TASK REQUIREMENTS >>
Exactly reproduce each line of the listing that follows.
___ DATA SEGMENT ___
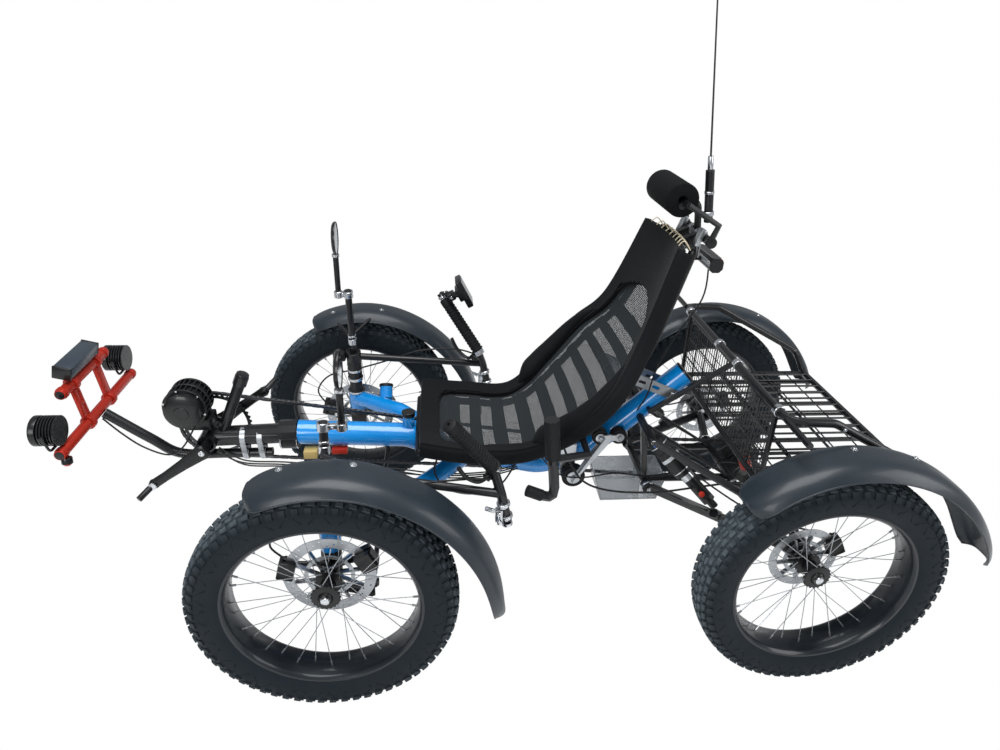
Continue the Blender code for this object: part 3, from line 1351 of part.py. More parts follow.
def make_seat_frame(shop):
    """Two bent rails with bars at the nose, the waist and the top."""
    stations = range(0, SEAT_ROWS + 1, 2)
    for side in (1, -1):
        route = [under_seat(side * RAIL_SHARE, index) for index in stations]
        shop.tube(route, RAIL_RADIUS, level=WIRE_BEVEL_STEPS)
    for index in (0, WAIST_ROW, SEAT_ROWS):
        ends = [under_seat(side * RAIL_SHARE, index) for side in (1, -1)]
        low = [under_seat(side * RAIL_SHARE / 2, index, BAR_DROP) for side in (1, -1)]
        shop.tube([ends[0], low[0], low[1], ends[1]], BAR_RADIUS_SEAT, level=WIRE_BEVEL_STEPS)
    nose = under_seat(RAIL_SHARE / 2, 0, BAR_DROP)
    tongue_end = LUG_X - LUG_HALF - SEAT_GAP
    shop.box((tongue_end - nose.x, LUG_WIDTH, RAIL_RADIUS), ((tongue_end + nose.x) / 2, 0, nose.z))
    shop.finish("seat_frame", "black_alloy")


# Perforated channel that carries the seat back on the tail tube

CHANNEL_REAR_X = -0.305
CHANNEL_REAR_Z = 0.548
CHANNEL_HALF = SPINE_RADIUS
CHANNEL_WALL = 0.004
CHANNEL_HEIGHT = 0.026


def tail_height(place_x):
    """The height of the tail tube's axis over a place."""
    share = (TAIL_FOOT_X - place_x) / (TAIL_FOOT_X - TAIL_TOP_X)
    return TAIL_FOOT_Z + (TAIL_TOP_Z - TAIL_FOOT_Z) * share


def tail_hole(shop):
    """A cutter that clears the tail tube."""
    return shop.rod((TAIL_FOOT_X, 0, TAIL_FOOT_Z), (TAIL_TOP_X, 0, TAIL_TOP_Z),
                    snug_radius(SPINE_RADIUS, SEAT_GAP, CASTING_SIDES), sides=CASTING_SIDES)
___
ANSWER FOR THIS EXERCISE >>
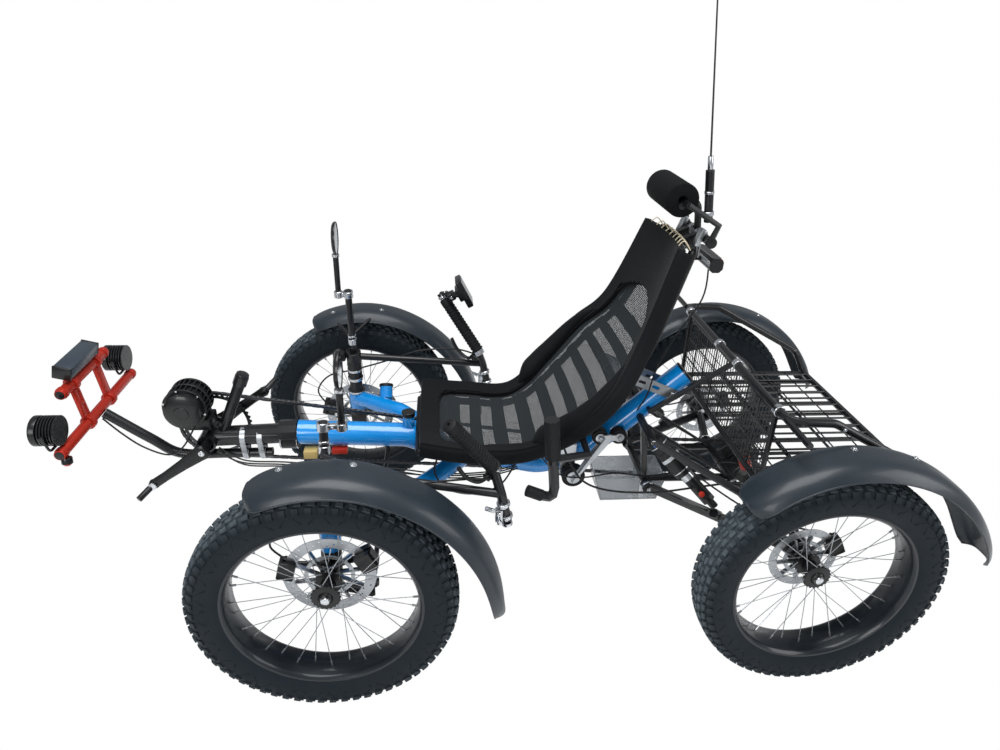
Continue the Blender code for this object: part 3, from line 1351 of part.py. More parts follow.
def make_seat_frame(shop):
    """Two bent rails with bars at the nose, the waist and the top."""
    stations = range(0, SEAT_ROWS + 1, 2)
    for side in (1, -1):
        route = [under_seat(side * RAIL_SHARE, index) for index in stations]
        shop.tube(route, RAIL_RADIUS, level=WIRE_BEVEL_STEPS)
    for index in (0, WAIST_ROW, SEAT_ROWS):
        ends = [under_seat(side * RAIL_SHARE, index) for side in (1, -1)]
        low = [under_seat(side * RAIL_SHARE / 2, index, BAR_DROP) for side in (1, -1)]
        shop.tube([ends[0], low[0], low[1], ends[1]], BAR_RADIUS_SEAT, level=WIRE_BEVEL_STEPS)
    nose = under_seat(RAIL_SHARE / 2, 0, BAR_DROP)
    tongue_end = LUG_X - LUG_HALF - SEAT_GAP
    shop.box((tongue_end - nose.x, LUG_WIDTH, RAIL_RADIUS), ((tongue_end + nose.x) / 2, 0, nose.z))
    shop.finish("seat_frame", "black_alloy")


# Perforated channel that carries the seat back on the tail tube

CHANNEL_REAR_X = -0.305
CHANNEL_REAR_Z = 0.548
CHANNEL_HALF = SPINE_RADIUS
CHANNEL_WALL = 0.004
CHANNEL_HEIGHT = 0.026


def tail_height(place_x):
    """The height of the tail tube's axis over a place."""
    share = (TAIL_FOOT_X - place_x) / (TAIL_FOOT_X - TAIL_TOP_X)
    return TAIL_FOOT_Z + (TAIL_TOP_Z - TAIL_FOOT_Z) * share


def tail_hole(shop):
    """A cutter that clears the tail tube."""
    return shop.rod((TAIL_FOOT_X, 0, TAIL_FOOT_Z), (TAIL_TOP_X, 0, TAIL_TOP_Z),
                    snug_radius(SPINE_RADIUS, SEAT_GAP, CASTING_SIDES), sides=CASTING_SIDES)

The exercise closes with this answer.